Source data
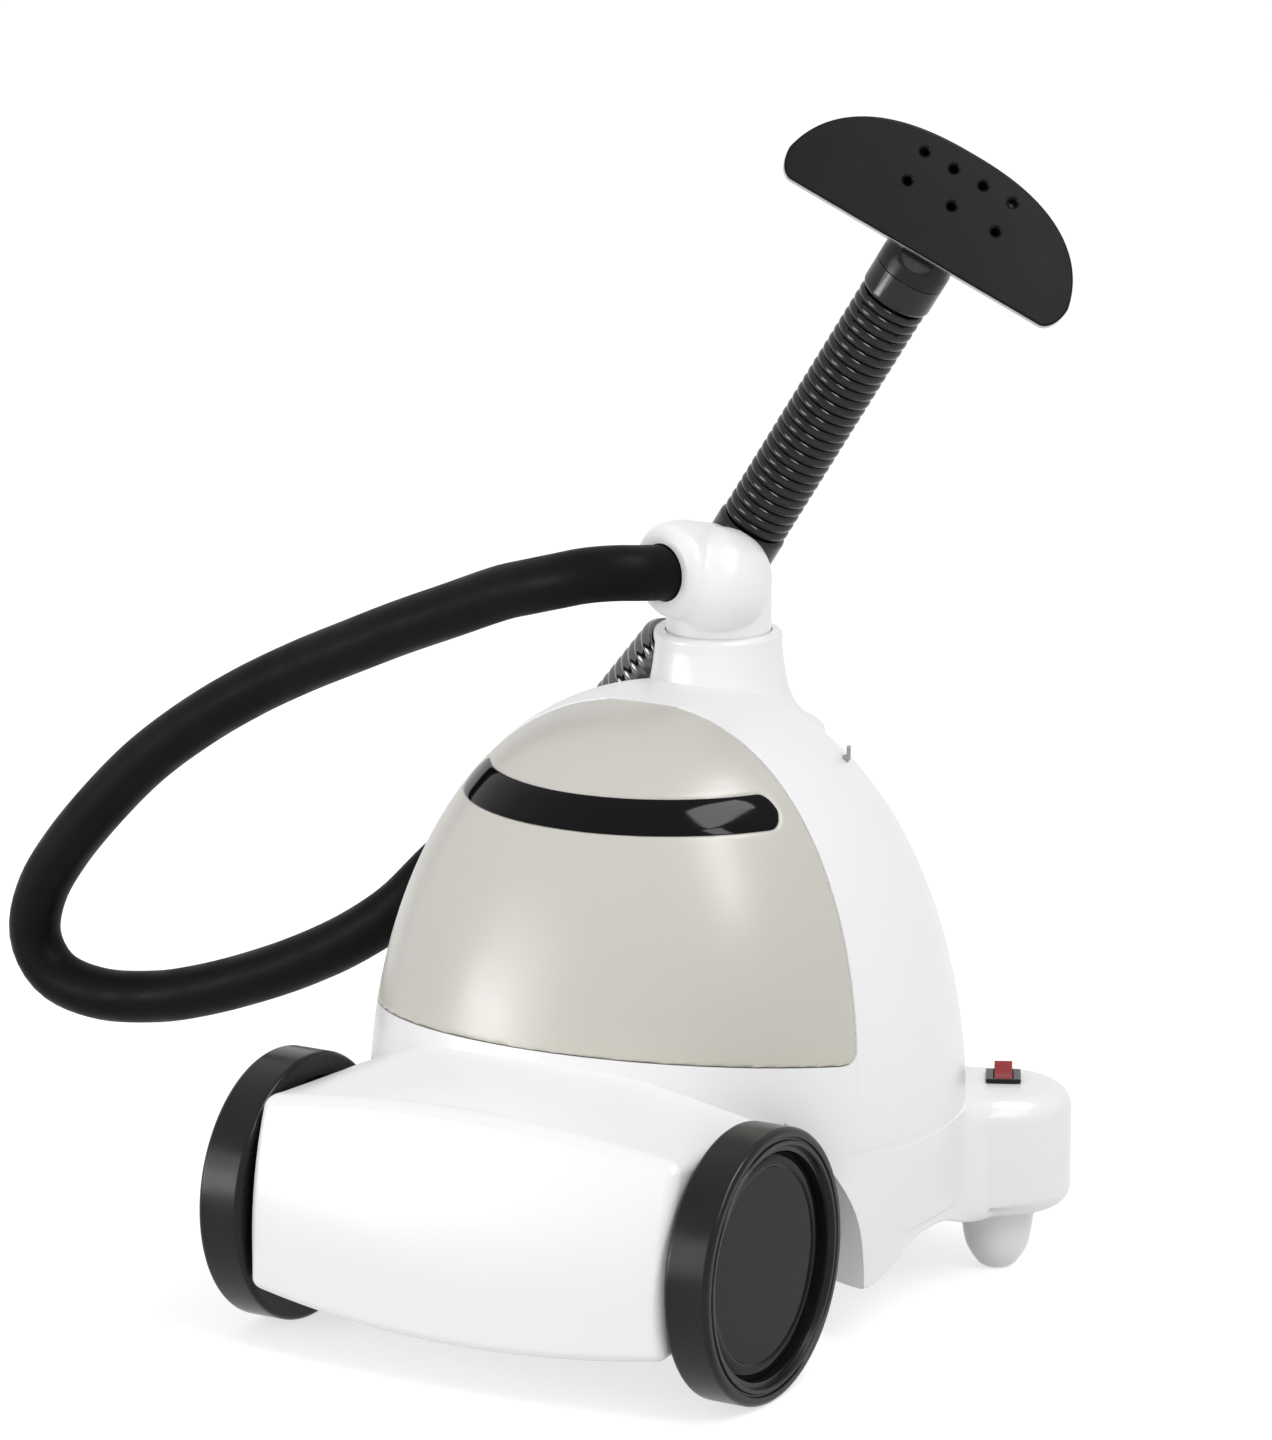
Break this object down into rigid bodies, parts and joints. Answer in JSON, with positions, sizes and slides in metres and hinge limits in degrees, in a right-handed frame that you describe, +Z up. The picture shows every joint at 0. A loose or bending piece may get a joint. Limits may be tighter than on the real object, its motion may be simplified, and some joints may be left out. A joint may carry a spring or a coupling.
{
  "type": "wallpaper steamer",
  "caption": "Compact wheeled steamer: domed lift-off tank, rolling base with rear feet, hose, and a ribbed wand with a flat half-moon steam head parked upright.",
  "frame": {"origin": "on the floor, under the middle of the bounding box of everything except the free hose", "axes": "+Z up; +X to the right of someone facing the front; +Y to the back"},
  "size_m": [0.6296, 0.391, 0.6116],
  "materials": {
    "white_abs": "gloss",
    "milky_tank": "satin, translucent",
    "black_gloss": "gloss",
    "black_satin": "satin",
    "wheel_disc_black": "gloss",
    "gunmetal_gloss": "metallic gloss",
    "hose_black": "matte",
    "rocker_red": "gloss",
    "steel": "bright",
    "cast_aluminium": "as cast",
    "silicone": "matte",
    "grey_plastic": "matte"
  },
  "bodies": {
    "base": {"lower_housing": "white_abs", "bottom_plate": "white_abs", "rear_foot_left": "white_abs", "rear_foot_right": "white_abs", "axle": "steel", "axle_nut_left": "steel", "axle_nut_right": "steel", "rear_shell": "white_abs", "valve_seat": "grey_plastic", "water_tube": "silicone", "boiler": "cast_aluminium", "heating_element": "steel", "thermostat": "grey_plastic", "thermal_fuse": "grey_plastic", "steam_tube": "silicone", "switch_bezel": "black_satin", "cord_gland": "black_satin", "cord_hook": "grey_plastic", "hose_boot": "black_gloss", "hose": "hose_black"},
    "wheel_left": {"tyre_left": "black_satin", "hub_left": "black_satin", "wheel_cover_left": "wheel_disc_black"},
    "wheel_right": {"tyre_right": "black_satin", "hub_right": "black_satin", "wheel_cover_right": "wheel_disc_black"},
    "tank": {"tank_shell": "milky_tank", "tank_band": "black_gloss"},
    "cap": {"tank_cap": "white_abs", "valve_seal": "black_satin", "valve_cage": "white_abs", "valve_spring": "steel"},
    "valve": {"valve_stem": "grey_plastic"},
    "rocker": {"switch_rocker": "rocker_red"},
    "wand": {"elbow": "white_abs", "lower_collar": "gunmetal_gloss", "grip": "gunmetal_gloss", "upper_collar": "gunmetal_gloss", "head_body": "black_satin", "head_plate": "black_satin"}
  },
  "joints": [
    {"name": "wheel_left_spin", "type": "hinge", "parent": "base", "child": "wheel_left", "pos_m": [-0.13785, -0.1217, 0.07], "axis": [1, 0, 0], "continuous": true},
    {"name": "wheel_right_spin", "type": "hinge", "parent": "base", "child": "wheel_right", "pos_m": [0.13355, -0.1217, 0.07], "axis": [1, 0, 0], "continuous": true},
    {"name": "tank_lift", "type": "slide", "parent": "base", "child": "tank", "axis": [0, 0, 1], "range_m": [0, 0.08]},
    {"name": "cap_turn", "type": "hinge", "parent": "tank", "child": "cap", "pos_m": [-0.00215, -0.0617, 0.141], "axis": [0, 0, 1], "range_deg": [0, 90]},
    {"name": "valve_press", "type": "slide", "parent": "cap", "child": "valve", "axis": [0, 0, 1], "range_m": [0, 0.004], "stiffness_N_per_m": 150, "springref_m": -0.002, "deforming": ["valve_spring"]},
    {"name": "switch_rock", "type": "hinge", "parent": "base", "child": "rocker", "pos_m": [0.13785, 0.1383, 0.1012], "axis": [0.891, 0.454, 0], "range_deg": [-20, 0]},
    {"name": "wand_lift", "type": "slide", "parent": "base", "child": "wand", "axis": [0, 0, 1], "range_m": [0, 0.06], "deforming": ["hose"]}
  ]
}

Objective
Every line above should be printed again exactly as it stands.

Answer below
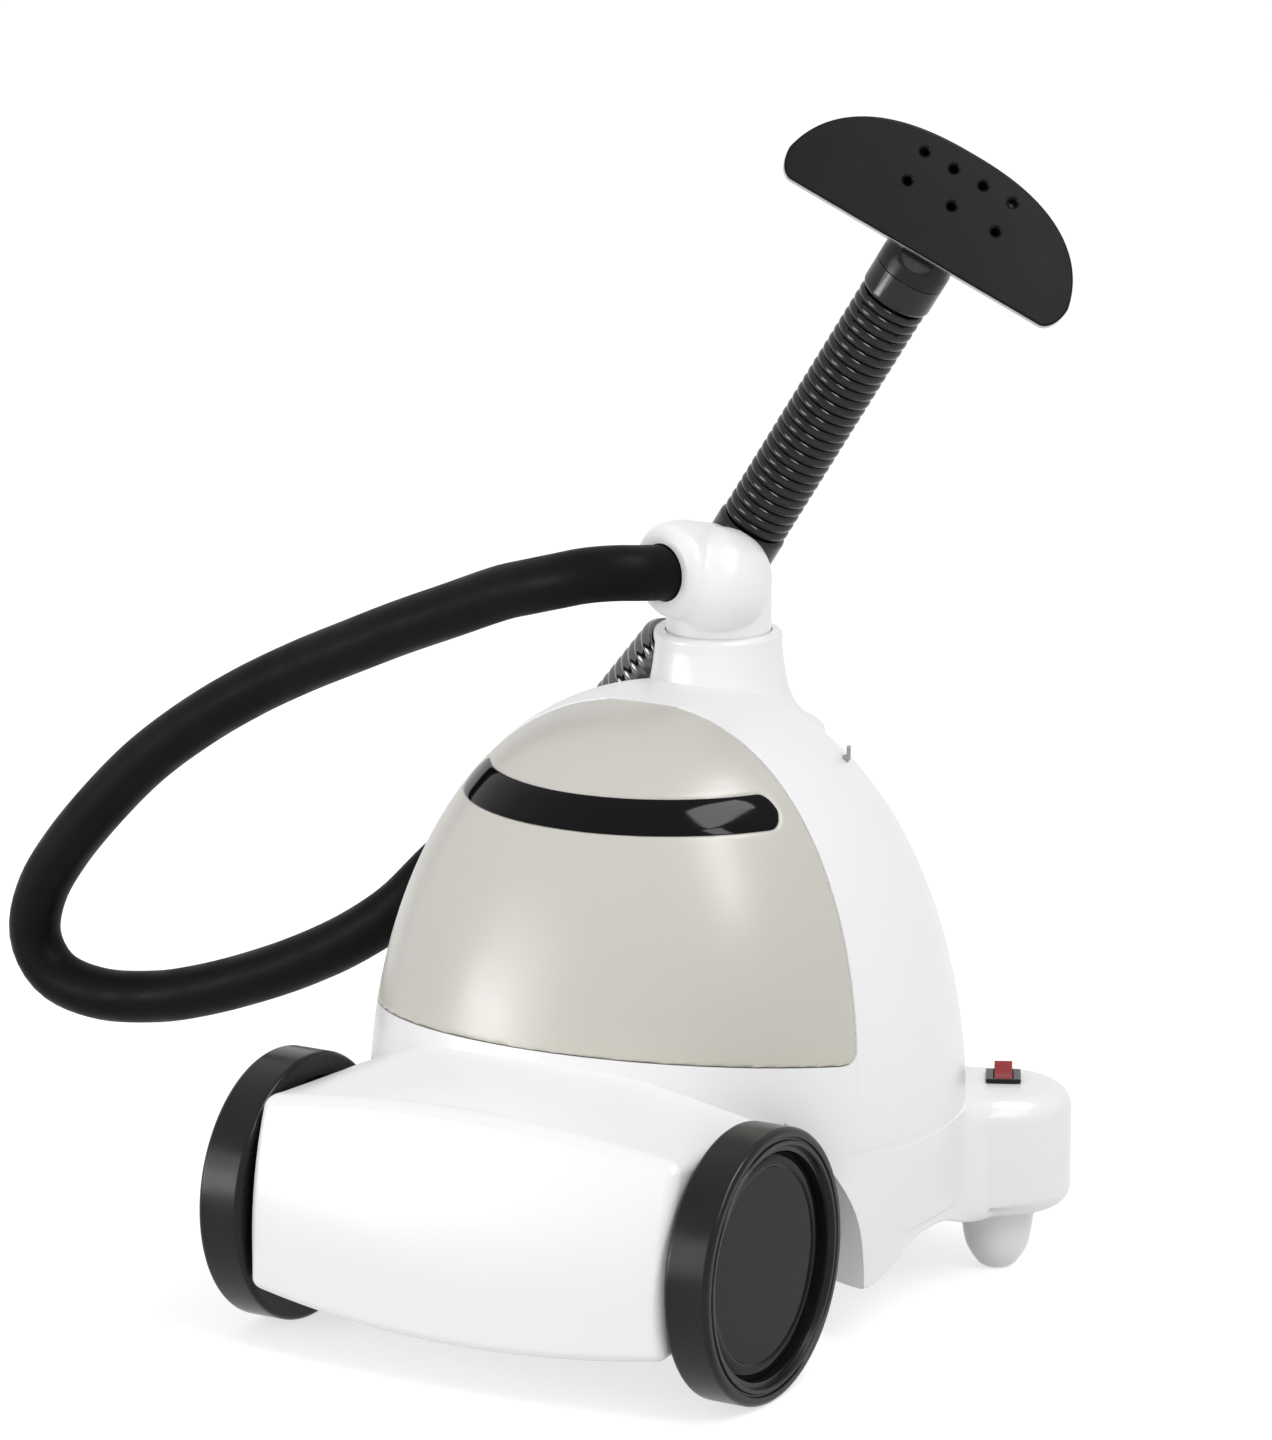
Break this object down into rigid bodies, parts and joints. Answer in JSON, with positions, sizes and slides in metres and hinge limits in degrees, in a right-handed frame that you describe, +Z up. The picture shows every joint at 0. A loose or bending piece may get a joint. Limits may be tighter than on the real object, its motion may be simplified, and some joints may be left out. A joint may carry a spring or a coupling.
{
  "type": "wallpaper steamer",
  "caption": "Compact wheeled steamer: domed lift-off tank, rolling base with rear feet, hose, and a ribbed wand with a flat half-moon steam head parked upright.",
  "frame": {"origin": "on the floor, under the middle of the bounding box of everything except the free hose", "axes": "+Z up; +X to the right of someone facing the front; +Y to the back"},
  "size_m": [0.6296, 0.391, 0.6116],
  "materials": {
    "white_abs": "gloss",
    "milky_tank": "satin, translucent",
    "black_gloss": "gloss",
    "black_satin": "satin",
    "wheel_disc_black": "gloss",
    "gunmetal_gloss": "metallic gloss",
    "hose_black": "matte",
    "rocker_red": "gloss",
    "steel": "bright",
    "cast_aluminium": "as cast",
    "silicone": "matte",
    "grey_plastic": "matte"
  },
  "bodies": {
    "base": {"lower_housing": "white_abs", "bottom_plate": "white_abs", "rear_foot_left": "white_abs", "rear_foot_right": "white_abs", "axle": "steel", "axle_nut_left": "steel", "axle_nut_right": "steel", "rear_shell": "white_abs", "valve_seat": "grey_plastic", "water_tube": "silicone", "boiler": "cast_aluminium", "heating_element": "steel", "thermostat": "grey_plastic", "thermal_fuse": "grey_plastic", "steam_tube": "silicone", "switch_bezel": "black_satin", "cord_gland": "black_satin", "cord_hook": "grey_plastic", "hose_boot": "black_gloss", "hose": "hose_black"},
    "wheel_left": {"tyre_left": "black_satin", "hub_left": "black_satin", "wheel_cover_left": "wheel_disc_black"},
    "wheel_right": {"tyre_right": "black_satin", "hub_right": "black_satin", "wheel_cover_right": "wheel_disc_black"},
    "tank": {"tank_shell": "milky_tank", "tank_band": "black_gloss"},
    "cap": {"tank_cap": "white_abs", "valve_seal": "black_satin", "valve_cage": "white_abs", "valve_spring": "steel"},
    "valve": {"valve_stem": "grey_plastic"},
    "rocker": {"switch_rocker": "rocker_red"},
    "wand": {"elbow": "white_abs", "lower_collar": "gunmetal_gloss", "grip": "gunmetal_gloss", "upper_collar": "gunmetal_gloss", "head_body": "black_satin", "head_plate": "black_satin"}
  },
  "joints": [
    {"name": "wheel_left_spin", "type": "hinge", "parent": "base", "child": "wheel_left", "pos_m": [-0.13785, -0.1217, 0.07], "axis": [1, 0, 0], "continuous": true},
    {"name": "wheel_right_spin", "type": "hinge", "parent": "base", "child": "wheel_right", "pos_m": [0.13355, -0.1217, 0.07], "axis": [1, 0, 0], "continuous": true},
    {"name": "tank_lift", "type": "slide", "parent": "base", "child": "tank", "axis": [0, 0, 1], "range_m": [0, 0.08]},
    {"name": "cap_turn", "type": "hinge", "parent": "tank", "child": "cap", "pos_m": [-0.00215, -0.0617, 0.141], "axis": [0, 0, 1], "range_deg": [0, 90]},
    {"name": "valve_press", "type": "slide", "parent": "cap", "child": "valve", "axis": [0, 0, 1], "range_m": [0, 0.004], "stiffness_N_per_m": 150, "springref_m": -0.002, "deforming": ["valve_spring"]},
    {"name": "switch_rock", "type": "hinge", "parent": "base", "child": "rocker", "pos_m": [0.13785, 0.1383, 0.1012], "axis": [0.891, 0.454, 0], "range_deg": [-20, 0]},
    {"name": "wand_lift", "type": "slide", "parent": "base", "child": "wand", "axis": [0, 0, 1], "range_m": [0, 0.06], "deforming": ["hose"]}
  ]
}